Another way to reduce lag is to avoid blending. They point out that tweets on the iOS app have a “drop shadow on top of a subtle textured background.” They avoided the problem of blending by “reducing the area Core Animation has to consider non-opaque, by splitting the shadow areas from content area of the cell.”

They also suggest that developers check for pixel alignment. If the the width of the pixels is set an odd number, the program will set out to apply anti-aliasing to smooth out the edges. Anti-aliasing is one of the most expensive operations to operate on GPUs.

The team goes on to provide some code that will help solve an animation problem called a “pop” that occurs when a cell is about to scroll into view. They say that a cell only has 17 milliseconds “to provide content before you’ve dropped a frame.”

At the end, they point out that sometimes you just can’t apply any tricks to make animation go smoothly.

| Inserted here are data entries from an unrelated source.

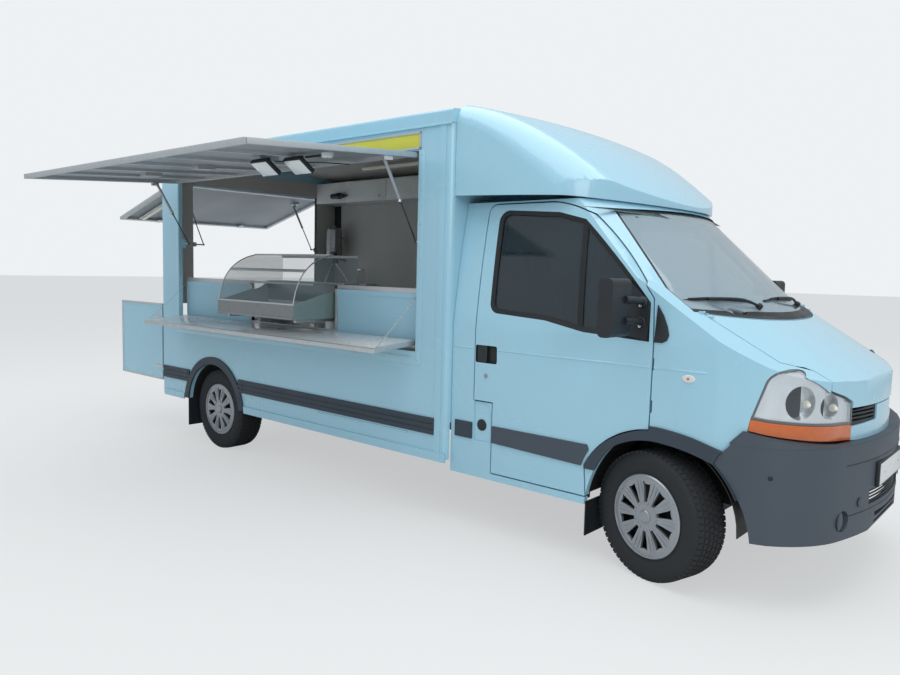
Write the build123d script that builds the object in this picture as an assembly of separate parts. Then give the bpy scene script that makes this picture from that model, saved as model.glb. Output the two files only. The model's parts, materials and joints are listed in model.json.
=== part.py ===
from build123d import *
import math
import os

# Food truck on a front-engined van chassis cab, with a serving box behind the cab.
# Lengths are millimetres. +X points forward, +Y to the vehicle's left, +Z up.
# The origin is on the road, under the middle of the front axle.

os.makedirs("parts", exist_ok=True)

# Running gear
wheelBase = 4078.0
tyreRadius = 345.0
tyreWidth = 225.0
rimRadius = 212.0
rimBarrelRadius = 196.0
rimBarrelWall = 8.0
coverRadius = 220.0
coverSpokes = 10
hubBoreRadius = 32.0
spindleGap = 0.05
frontTrackHalf = 875.0
rearTrackHalf = 865.0
kingpinHalf = 830.0
kingpinRadius = 14.0
steerRest = -15.2
rearArchRadius = 404.0
flareWidth = 58.0
frontFlareWidth = 70.0

# Cab body
cabBack = -1388.0
cabHalfWidth = 985.0
beltHeight = 1250.0
cabTopHalfWidth = 863.0
cabRoofHeight = 2026.0
cabFloorHeight = 560.0
sillBottom = 330.0
dashLow = 820.0
noseFront = 838.0
screenBaseX = 380.0
screenBaseZ = 1372.0
screenTopX = -292.0
screenTopZ = 1990.0
screenSag = 350.0
screenFootZ = 1100.0
bonnetFall = 0.62
bonnetCrown = 135.0
shellWall = 35.0
doorWall = 55.0
bonnetWall = 26.0
panelGap = 8.0
seatGap = 0.3
glassWall = 6.0
glassInset = 14.0
rubberWidth = 24.0
doorInner = 808.0
hingePinX = 0.0
hingePinY = 972.0
hingePinZ = 1250.0
hingeLean = 1.0
hingePinRadius = 3.0
hingeBarrelRadius = 5.5
hingeNeck = 35.0
hingeHeights = (930.0, 1150.0)
pocketBack = 44.0
pocketFront = 12.0
pocketHalf = 32.0
pocketPlay = 5.0
pocketNotch = 28.0
strapHalf = 20.0
strapWall = 5.0
strapFoot = 60.0
recessDepth = 20.0
stripProud = 10.0
windowRebate = 8.0
mirrorPlace = (-150.0, 1200.0, 1438.0)
mirrorSize = (80.0, 190.0, 292.0)
mirrorArmRadius = 13.0
mirrorArmHeights = (1372.0, 1478.0)
bonnetPinRadius = 3.5
bonnetBarrelRadius = 7.0
bonnetTop = 1420.0
bonnetHingeX = 150.0
bonnetHingeZ = 1421.0
bonnetHingeY = 825.0
lensWall = 7.0
fairingWall = 22.0

# Serving box
boxBack = -4925.0
boxFront = -1390.0
boxHalfWidth = 1030.0
boxWall = 35.0
boxBottom = 400.0
boxWallTop = 2505.0
gutterTop = 2592.0
roofCrown = 2645.0
boxFloorTop = 640.0
boxFloorWall = 36.0
postWidth = 290.0
postDepth = 100.0
postRadius = 50.0
openingFront = -1675.0
openingBottom = 1070.0
openingTop = 2356.0

# Serving flap, counter and display case
flapHingeZ = 2352.0
flapHingeGap = 6.0
flapLength = 1284.0
flapThickness = 30.0
flapRest = 86.0
counterHingeZ = 1128.0
counterHingeY = 979.0
counterDepth = 400.0
counterThickness = 30.0
counterDroop = 5.0
caseFront = -2610.0
caseLength = 960.0
caseDepth = 620.0
caseOuterY = 1300.0
caseBottom = 1224.0
caseTop = 1692.0
slideHeight = 22.0

# Rear end
rearDoorWidth = 800.0
rearDoorBottom = 508.0
rearDoorTop = 1226.0
rearDoorThickness = 32.0
rearFlapHalfWidth = 900.0
rearFlapLength = 1125.0
rearFlapHingeZ = 2372.0
rearFlapRest = 74.5
rearGap = 6.0


def profile(rows, grow=0.0):
    """Closed flat face; a row is (u, v) or (u, v, outward bulge of the edge that ends there)."""
    edges = []
    for index, row in enumerate(rows):
        start = rows[index - 1][:2]
        if len(row) == 3 and row[2]:
            edges.append(SagittaArc(start, row[:2], -row[2]))
        else:
            edges.append(Line(start, row[:2]))
    face = make_face(edges)
    if grow:
        face = offset(face, amount=grow)
    return face


def across(rows, y0, y1, grow=0.0):
    """Side-view outline (x, z) carried from y0 to y1."""
    return Pos(0, y1, 0) * extrude(Plane.XZ * profile(rows, grow), amount=y1 - y0)


def along(rows, x0, x1, grow=0.0):
    """Front-view outline (y, z) carried from x0 to x1."""
    return Pos(x0, 0, 0) * extrude(Plane.YZ * profile(rows, grow), amount=x1 - x0)


def upright(rows, z0, z1, grow=0.0):
    """Plan outline (x, y) carried from z0 to z1."""
    return Pos(0, 0, z0) * extrude(profile(rows, grow), amount=z1 - z0)


def block(x0, x1, y0, y1, z0, z1):
    centre = Pos((x0 + x1) / 2, (y0 + y1) / 2, (z0 + z1) / 2)
    return centre * Box(abs(x1 - x0), abs(y1 - y0), abs(z1 - z0))


def ringRows(x, radius):
    """Circle about the axle line at x, as two arcs."""
    return [(x, tyreRadius - radius, radius), (x, tyreRadius + radius, radius)]


def rod(start, end, radius):
    """Round bar between two points."""
    a = Vector(*start)
    b = Vector(*end)
    plane = Plane(origin=a, z_dir=b - a)
    return extrude(plane * Circle(radius), amount=(b - a).length)


def yBar(x, z, y0, y1, radius):
    return rod((x, min(y0, y1), z), (x, max(y0, y1), z), radius)


def placed(shape, side):
    """A left-hand shape as it is, or its mirror image on the right."""
    return shape if side > 0 else mirror(shape, about=Plane.XZ)


def solidsOf(*shapes):
    found = []
    for shape in shapes:
        found.extend(shape if isinstance(shape, list) else shape.solids())
    return found


nodes = {}


def keep(name, *shapes):
    """Collects the solids of one node."""
    nodes.setdefault(name, []).extend(solidsOf(*shapes))


# Outer form of the cab, drawn in by the inset
def planFront(front, shoulder, corner, side, inset):
    """Plan outline: bowed front, rounded corners and straight sides."""
    rows = [(cabBack - 400, -cabHalfWidth + inset), (side[0] - inset, -side[1] + inset)]
    rows.append((corner[0] - inset * 0.7, -corner[1] + inset * 0.7, 14.0))
    rows.append((shoulder[0] - inset, -shoulder[1] + inset * 0.4, 40.0))
    rows.append((shoulder[0] - inset, shoulder[1] - inset * 0.4, front - shoulder[0]))
    rows.append((corner[0] - inset * 0.7, corner[1] - inset * 0.7, 40.0))
    rows.append((side[0] - inset, side[1] - inset, 14.0))
    rows.append((cabBack - 400, cabHalfWidth - inset))
    return rows


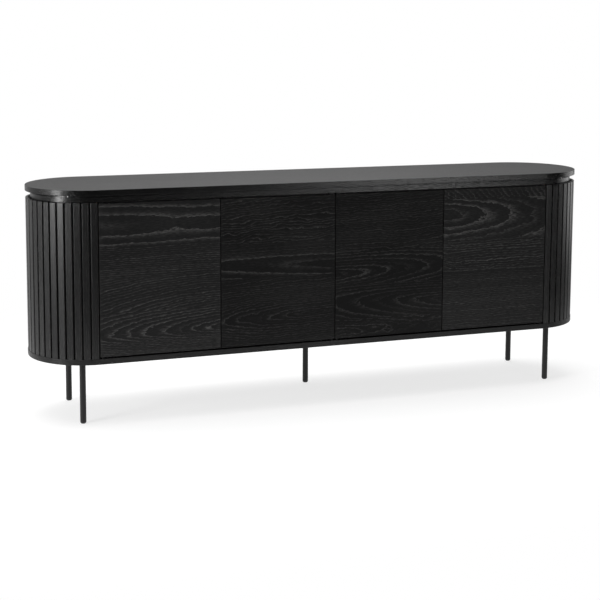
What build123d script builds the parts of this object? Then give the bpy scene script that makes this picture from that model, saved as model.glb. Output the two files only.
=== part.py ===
"""Sideboard with half-round slatted ends, four flat doors and five round legs.

Frame: millimetres, +Z up, origin on the floor under the middle of the piece.
+X runs along its length and the doors face -Y.
"""
from build123d import *
import math
import os

# ---------------------------------------------------------------- overall size
LENGTH = 2000.0
DEPTH = 400.0
HEIGHT = 766.0
LEG_HEIGHT = 205.0
NECK_HEIGHT = 23.0
BOARD = 18.0
EDGE_EASE = 0.9

# ------------------------------------------------------------ plan and levels
END_RADIUS = DEPTH / 2
END_X = LENGTH / 2 - END_RADIUS
FACE_INSET = 1.5
FACE = END_RADIUS - FACE_INSET
BASE_TOP = LEG_HEIGHT + BOARD
SLAB_BOTTOM = HEIGHT - BOARD
CARCASS_TOP = SLAB_BOTTOM - NECK_HEIGHT
CEILING = CARCASS_TOP - BOARD
NECK_RADIUS = END_RADIUS - 17.0
# Rebate along the top of the neck: a fine shadow line under the slab.
REVEAL_HEIGHT = 6.5
REVEAL_DEPTH = 7.0
REVEAL_LEVELS = (SLAB_BOTTOM - REVEAL_HEIGHT, SLAB_BOTTOM)

# -------------------------------------------------------------- slatted ends
SLAT_COUNT = 23
GROOVE = 5.0
SLAT_DEPTH = 8.0
SLAT_ROUNDING = 2.4
SLAT_TOP_EASE = 1.0
SLAT_PITCH = 180.0 / SLAT_COUNT
SLAT_WIDTH = math.radians(SLAT_PITCH) * FACE - GROOVE
SHELL_OUTER = FACE - SLAT_DEPTH
SHELL_THICKNESS = 7.5
SHELL_INNER = SHELL_OUTER - SHELL_THICKNESS
SEAM_SETBACK = GROOVE / 2
POST_WIDTH = 24.0
POST_DEPTH = 32.0

# --------------------------------------------------------------------- doors
DOOR_PITCH = 2 * END_X / 4
DOOR_GAP = 3.0
DOOR_TOP = CARCASS_TOP - 3.0
DOOR_BOTTOM = BASE_TOP + 5.0
DOOR_BACK = -FACE + BOARD
SWING_GAP = 3.5
CARCASS_FRONT = DOOR_BACK + SWING_GAP
CARCASS_BACK = FACE - BOARD
DOOR_EASE = 0.8

# -------------------------------------------------------------- pivot hinges
PIVOT_FROM_EDGE = 8.0
PIVOT_FROM_FACE = 5.5
PIVOT_Y = -FACE + PIVOT_FROM_FACE
PIN_RADIUS = 2.0
PIN_CLEARANCE = 0.05
PIN_ENGAGEMENT = 10.0
BOSS_RADIUS = 3.5
BOSS_HEIGHT = 14.0
BORE_DEPTH = 12.0
LEAF_THICKNESS = 2.5
LEAF_HALF_WIDTH = 4.0
LEAF_REACH = (-5.0, 38.0)
LEAF_SCREW_AT = 26.0
FLOOR_PLATE_REACH = (-6.0, 44.0)
FLOOR_PLATE_THICKNESS = 3.0
FLOOR_PLATE_DEPTH = (-4.5, 15.0)
FLOOR_PLATE_SCREWS = ((16.0, 6.0), (36.0, 6.0))
HEAD_PLATE_REACH = (-6.0, 9.0)
HEAD_PLATE_THICKNESS = 2.0
HEAD_PLATE_DEPTH = (-3.2, 60.0)
HEAD_PLATE_SCREWS = ((1.5, 32.0), (1.5, 50.0))
THRUST_RADIUS = 3.2
THRUST_GAP = 0.5

# -------------------------------------------------------------- push latches
LATCH_FROM_SEAM = 25.0
LATCH_WIDTH = 16.0
LATCH_HEIGHT = 14.0
LATCH_LENGTH = 70.0
LATCH_SETBACK = 1.0
LATCH_ROUNDING = 1.5
LATCH_BORE_DEPTH = 56.0
EAR_HALF_WIDTH = 15.0
EAR_THICKNESS = 2.0
EAR_START = 12.0
EAR_LENGTH = 30.0
EAR_SCREW_AT = 11.5
PLUNGER_RADIUS = 3.5
PLUNGER_CLEARANCE = 0.08
PLUNGER_LENGTH = 54.0
PLUNGER_GAP = 0.3
STRIKE_RADIUS = 8.0
STRIKE_THICKNESS = 1.0
BUMPER_RADIUS = 4.0
BUMPER_THICKNESS = 2.5
BUMPER_FROM_SEAM = (12.0, 360.0)

# ------------------------------------------------------------------ interior
SHELF_BOTTOM = 456.0
SHELF_SIDE_GAP = 1.0
SHELF_SETBACK = 17.0
SHELF_BACK_GAP = 2.0
SHELF_PIN_RADIUS = 2.5
SHELF_PIN_DEPTH = 8.0
SHELF_PIN_Y = 120.0
HOLE_PITCH = 32.0
HOLE_STEPS = (-2, -1, 0, 1, 2)

# ---------------------------------------------------------------------- legs
LEG_RADIUS = 10.0
LEG_PLACES = {
    "front_left": (-847.0, -139.0),
    "front_right": (847.0, -139.0),
    "back_left": (-847.0, 139.0),
    "back_right": (847.0, 139.0),
    "centre": (0.0, 97.0),
}
GLIDE_HEIGHT = 7.0
GLIDE_ROUNDING = 6.0
STUD_RADIUS = 4.0
STUD_LENGTH = 13.0
INSERT_RADIUS = 6.0
INSERT_LENGTH = 15.0

# -------------------------------------------------------------------- screws
LONG_SCREW = {"length": 50.0, "shank": 2.5, "head": 4.75}
SHORT_SCREW = {"length": 14.0, "shank": 1.5, "head": 3.0}
CROSS_WIDTH = 0.9
PANEL_SCREW_Y = (-120.0, 0.0, 120.0)
NECK_SCREW_X = (-600.0, -200.0, 200.0, 600.0)
NECK_SCREW_Y = 171.0
NECK_SCREW_ANGLES = (30.0, 90.0, 150.0)
BACK_SCREW_Z = (260.0, 465.0, 690.0)
BACK_SCREW_X = (-400.0, 400.0)

UPWARD = (Align.CENTER, Align.CENTER, Align.MIN)
SIDES = {"left": -1, "right": 1}
UP = Rot(0, 0, 0)
DOWN = Rot(180, 0, 0)
FORWARD = Rot(90, 0, 0)

# Each door: the seam on its hinge side, and the way from there to its free edge.
DOORS = {
    "outer_left": (-2 * DOOR_PITCH, 1),
    "inner_left": (0.0, -1),
    "inner_right": (0.0, 1),
    "outer_right": (2 * DOOR_PITCH, -1),
}


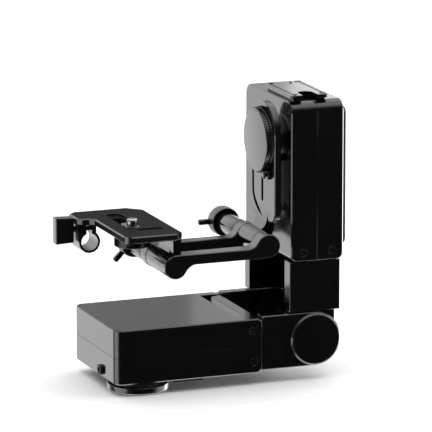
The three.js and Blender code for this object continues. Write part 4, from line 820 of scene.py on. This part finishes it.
# %% Fork and column
EAR_ROUND = 24.1
COLUMN_EDGE, COLUMN_FLOOR = 175.7, 61.2
apron = prism("apron", "Y", [(93.9, 57.2), (86, 49.3), (86, 47), (93.9, 47)], -12.2, 70.6)
block = prism("rear_block", "Y", [(98.6, 50), (104.6, 50), (104.6, 57.7), (98.6, 57.7)], 72.5, 79.6)
dressed("fork_frame", 0.3, joined=[apron, block])
foot = arc(HINGE, EAR_ROUND, range(30, 91, 4)) + [(HINGE[0], COLUMN_FLOOR), (COLUMN_EDGE, COLUMN_FLOOR)]
dressed("column_channel", 0.4, joined=[prism("rear_foot", "Y", foot, 68.95, 79.55)])

# %% [markdown]
# The tilt bar has a curved slot that keeps its width nearly to its pointed end. Its middle line is a
# Bezier curve with four posts, and both sides are set off from it by half the width, as a mill would cut it.


# %% Curved slot
SLOT_POSTS = [Vector((21.5, 164)), Vector((21.5, 153)), Vector((10.25, 146.4)), Vector((-1, 142))]
SLOT_STEPS = 24
SLOT_HALF_WIDTH = 2.2
SLOT_BLUNTNESS = 5


def guide_slot():
    """The bend of the curved slot, through the whole tilt bar."""
    a, b, c, d = SLOT_POSTS
    left, right = [], []
    for i in range(SLOT_STEPS + 1):
        t = i / SLOT_STEPS
        u = 1 - t
        place = u**3 * a + 3 * u * u * t * b + 3 * u * t * t * c + t**3 * d
        run = u * u * (b - a) + 2 * u * t * (c - b) + t * t * (d - c)
        across = Vector((-run.y, run.x)).normalized() * SLOT_HALF_WIDTH * (1 - t**SLOT_BLUNTNESS)
        left.append(place + across)
        right.append(place - across)
    return prism("guide_slot", "X", left + right[-2::-1], 113, 117.45)


dressed("tilt_bar", 0.25, cutters=[guide_slot()])

# %% [markdown]
# The camera plate has two round front corners, and a ledge and a lip that end its long slot. The stud's
# carriage has a round tongue that closes the slot behind the stud. The corners are cut off by blocks with
# a hollow round side, as a bevel on the whole plate would round the rear corners too.


# %% Camera plate and carriage
PLATE_FRONT = -41.5
PLATE_SIDES = ((-25, 1), (27.5, -1))
PLATE_ROUND = 8
CORNER_STEPS = 12
TONGUE_RADIUS, TONGUE_START, TONGUE_MIDDLE = 6.4, 5.05, 8.6


def corner_cutter(x, inward):
    """Takes a square front corner off the plate and leaves a round one."""
    outline = [(x - inward, PLATE_FRONT - 1), (x - inward, PLATE_FRONT + PLATE_ROUND)]
    for i in range(CORNER_STEPS + 1):
        a = math.radians(90 / CORNER_STEPS * i)
        in_x, in_y = PLATE_ROUND * (1 - math.cos(a)), PLATE_ROUND * (1 - math.sin(a))
        outline.append((x + inward * in_x, PLATE_FRONT + in_y))
    outline.append((x + inward * PLATE_ROUND, PLATE_FRONT - 1))
    return prism("corner", "Z", outline, 135, 143)


ledge = rounded_block("ledge", (-11, 41.2, 136.05), (2, 52, 140.2))
lip = rounded_block("lip", (-10.8, 43.3, 133.9), (1.8, 52, 137))
dressed("camera_plate", 0.25, [corner_cutter(x, inward) for x, inward in PLATE_SIDES], [ledge, lip])
tongue = arc((STUD[0], TONGUE_MIDDLE), TONGUE_RADIUS, range(0, 181, 10))
tongue += [(STUD[0] + across, TONGUE_START) for across in (-TONGUE_RADIUS, TONGUE_RADIUS)]
dressed("stud_carriage", 0.1, joined=[prism("tongue", "Z", tongue, 140.86, 141.94)])

# %% [markdown]
# The power socket is a moulded block in the left side of the pan housing. It stands proud of the cover
# with a rim, which is a rounded block joined to the solid, and its mouth is a block cut out of both.

# %% Power socket
rim = rounded_block("socket_rim", (-31.8, 6.4, 12.7), (-26, 14.2, 20.5), SOCKET_ROUNDS, 0, 0.4, 6)
hole = rounded_block("socket_hole", (-33, 8.2, 14.4), (-25.2, 12.4, 18.8))
dressed("power_socket", 0.12, cutters=[hole], joined=[rim])

# %% [markdown]
# Knurled rims and teeth repeat the same small rib many times, which is work for Geometry Nodes.
# One tree puts a three sided rib on every point of a circle and turns each one outward.
# Its inputs are the number of ribs, the radius, the length and the finish, so that one tree serves every
# rim. A modelled rim would need each rib cut by hand.


# %% Pieces grown by a tree
GROWN_DEGREES = 30


def named_tree(name, inputs):
    """A geometry tree with these named inputs, and its group input node."""
    tree = bpy.data.node_groups.new(name, "GeometryNodeTree")
    tree.interface.new_socket("Geometry", in_out="OUTPUT", socket_type="NodeSocketGeometry")
    for label, kind in inputs:
        tree.interface.new_socket(label, in_out="INPUT", socket_type="NodeSocket" + kind)
    return tree, add(tree, "NodeGroupInput").outputs


def grown(name, tree, values, matrix, node, finish, start=None):
    """A plain mesh of what a tree grows with these values, laid in place, riding on the node's body."""
    made = placed_object(name, start or bpy.data.meshes.new(name))
    modifier = made.modifiers.new("grow", "NODES")
    modifier.node_group = tree
    ids = {item.name: item.identifier for item in tree.interface.items_tree if item.in_out == "INPUT"}
    for label, value in {**values, "Finish": FINISHES[finish]}.items():
        modifier[ids[label]] = value
    applied(made)
    made.data.name = name
    made.data.transform(matrix)
    smooth_by_angle(made.data, GROWN_DEGREES)
    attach(made, BODY_OF[node])
    return made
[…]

The biggest problem comes from pictures in the “Discover” tab on Twitter for iOS. They succeeded in keeping smooth animation on these pictures by turning them into a pre-rendered image and storing them in a cache.

Hopefully these tips will help you to develop smoothly animated apps for the iPhone. I don’t know much about app development, but I know that a smooth framerate in video games keeps the player invested. I’m going to assume it’s the same in the app development world.